(Work to complete): Copy every line of the material below word for word.
--- Start of Information supplied ---
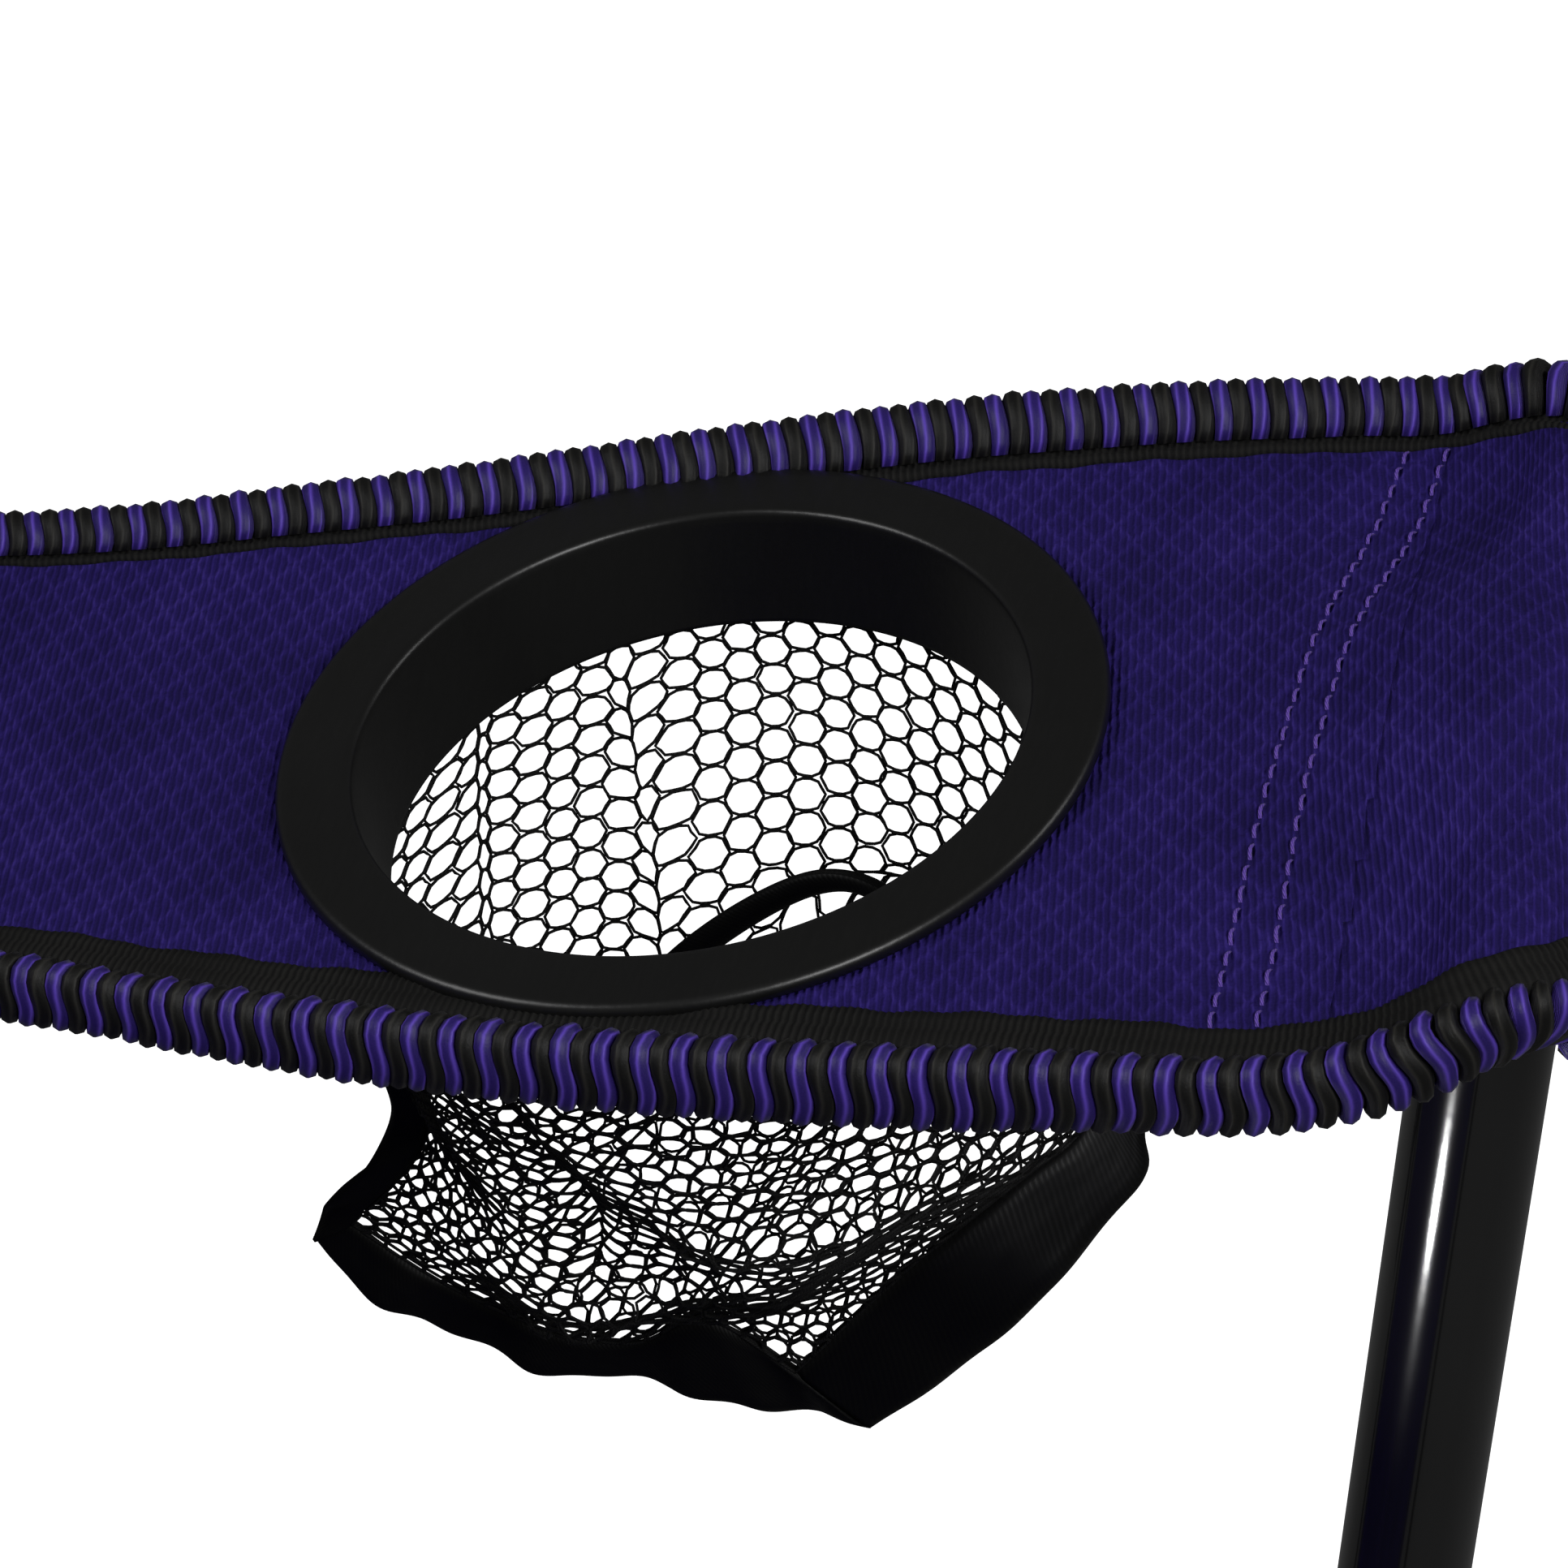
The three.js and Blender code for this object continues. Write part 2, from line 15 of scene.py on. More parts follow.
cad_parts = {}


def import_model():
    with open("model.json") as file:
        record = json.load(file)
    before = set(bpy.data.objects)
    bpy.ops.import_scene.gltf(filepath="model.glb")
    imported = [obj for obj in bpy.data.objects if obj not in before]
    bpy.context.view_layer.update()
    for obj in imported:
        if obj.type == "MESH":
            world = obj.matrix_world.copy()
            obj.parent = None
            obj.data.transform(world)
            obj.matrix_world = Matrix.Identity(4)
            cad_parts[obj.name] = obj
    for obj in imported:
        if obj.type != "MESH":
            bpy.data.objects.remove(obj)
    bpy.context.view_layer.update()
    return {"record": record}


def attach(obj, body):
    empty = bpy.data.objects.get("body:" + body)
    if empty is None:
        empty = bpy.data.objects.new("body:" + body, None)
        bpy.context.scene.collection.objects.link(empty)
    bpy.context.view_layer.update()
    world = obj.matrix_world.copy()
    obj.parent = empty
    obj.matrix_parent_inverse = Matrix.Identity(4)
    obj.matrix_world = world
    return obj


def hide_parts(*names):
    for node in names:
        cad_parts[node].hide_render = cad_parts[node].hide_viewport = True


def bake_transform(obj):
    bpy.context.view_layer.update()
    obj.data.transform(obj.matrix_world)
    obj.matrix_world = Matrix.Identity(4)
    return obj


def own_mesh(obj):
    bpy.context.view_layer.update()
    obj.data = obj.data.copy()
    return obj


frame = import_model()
--- End of Information supplied ---
(Result for this exercise):
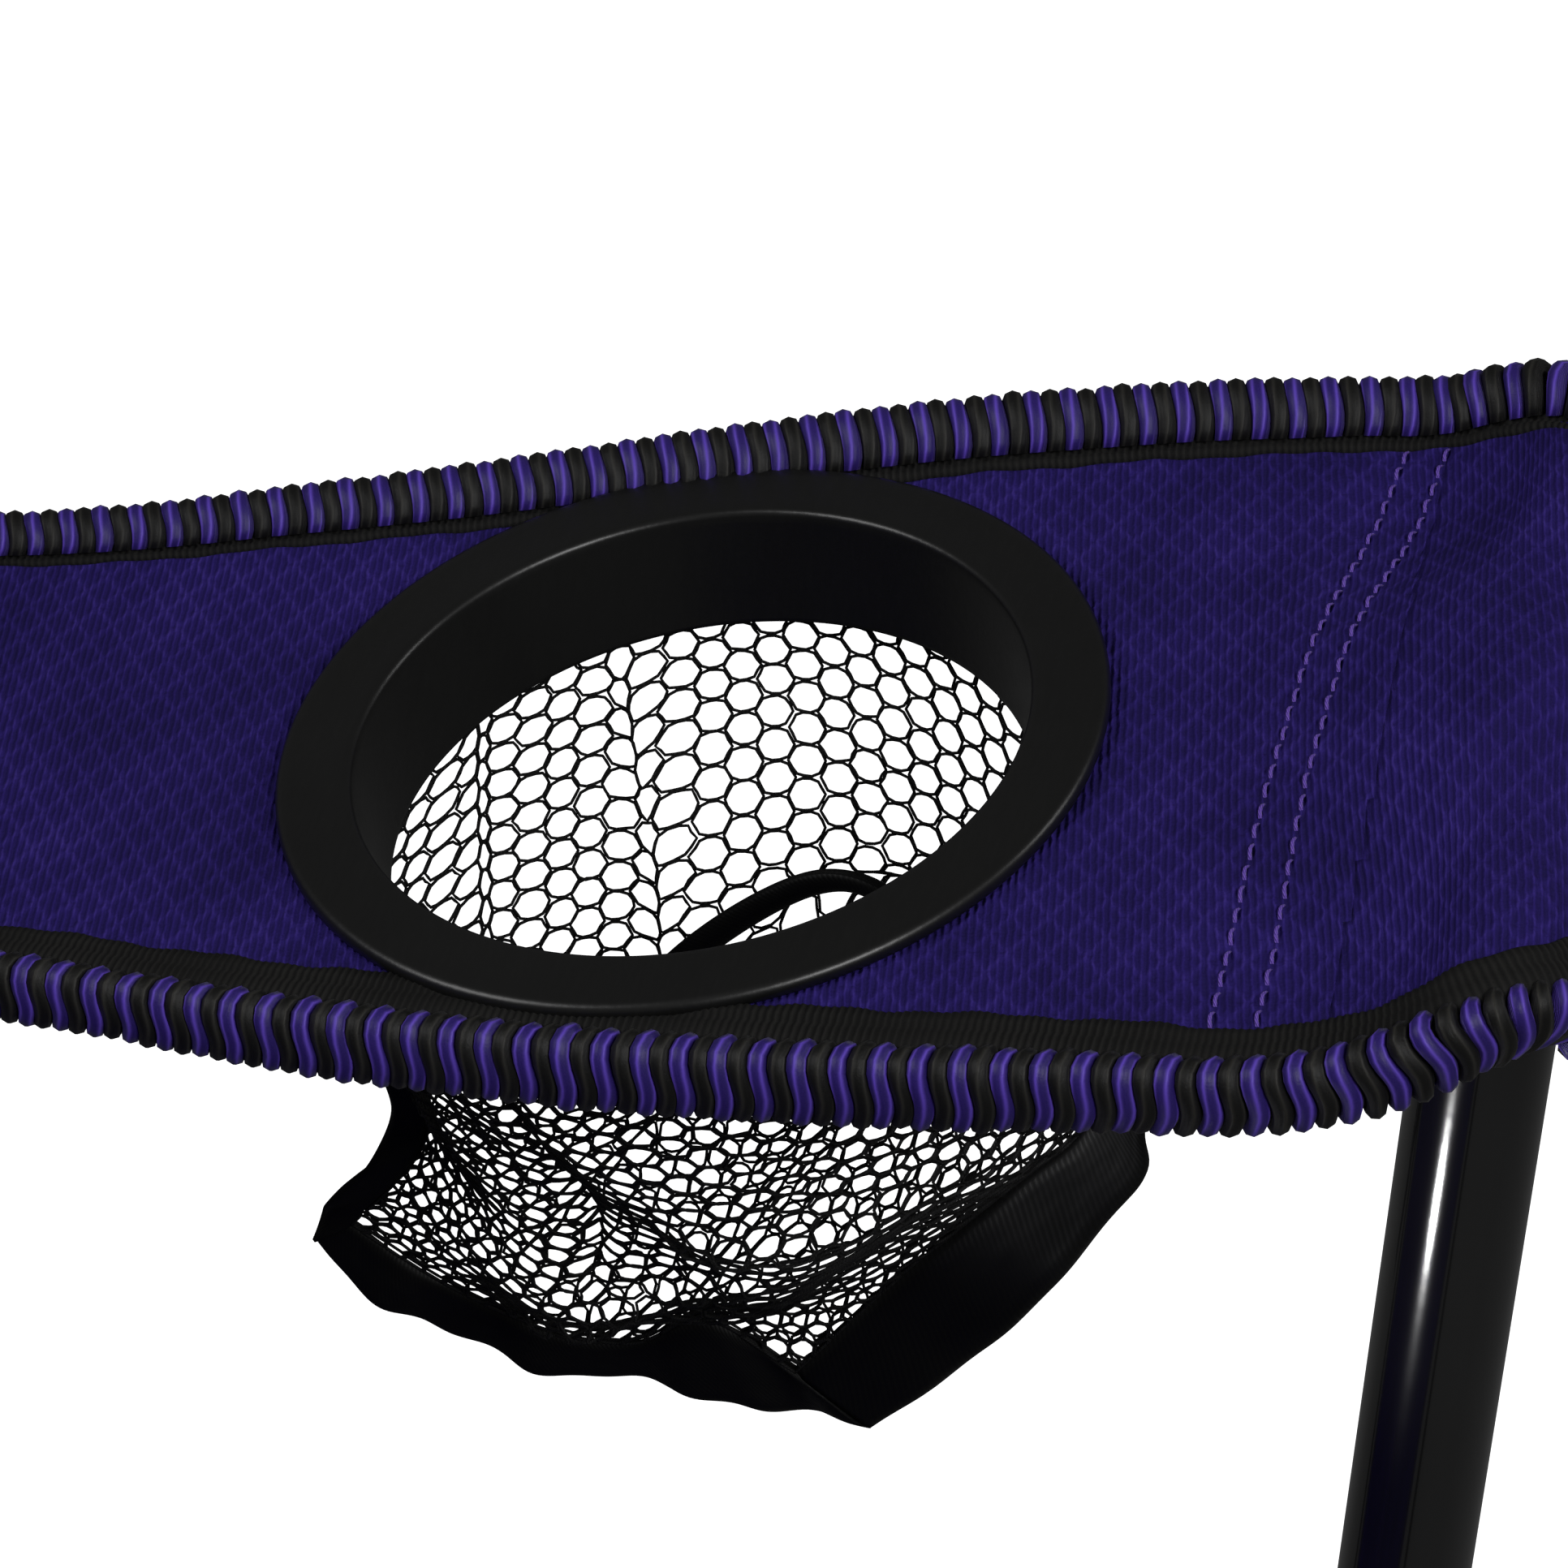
The three.js and Blender code for this object continues. Write part 2, from line 15 of scene.py on. More parts follow.
cad_parts = {}


def import_model():
    with open("model.json") as file:
        record = json.load(file)
    before = set(bpy.data.objects)
    bpy.ops.import_scene.gltf(filepath="model.glb")
    imported = [obj for obj in bpy.data.objects if obj not in before]
    bpy.context.view_layer.update()
    for obj in imported:
        if obj.type == "MESH":
            world = obj.matrix_world.copy()
            obj.parent = None
            obj.data.transform(world)
            obj.matrix_world = Matrix.Identity(4)
            cad_parts[obj.name] = obj
    for obj in imported:
        if obj.type != "MESH":
            bpy.data.objects.remove(obj)
    bpy.context.view_layer.update()
    return {"record": record}


def attach(obj, body):
    empty = bpy.data.objects.get("body:" + body)
    if empty is None:
        empty = bpy.data.objects.new("body:" + body, None)
        bpy.context.scene.collection.objects.link(empty)
    bpy.context.view_layer.update()
    world = obj.matrix_world.copy()
    obj.parent = empty
    obj.matrix_parent_inverse = Matrix.Identity(4)
    obj.matrix_world = world
    return obj


def hide_parts(*names):
    for node in names:
        cad_parts[node].hide_render = cad_parts[node].hide_viewport = True


def bake_transform(obj):
    bpy.context.view_layer.update()
    obj.data.transform(obj.matrix_world)
    obj.matrix_world = Matrix.Identity(4)
    return obj


def own_mesh(obj):
    bpy.context.view_layer.update()
    obj.data = obj.data.copy()
    return obj


frame = import_model()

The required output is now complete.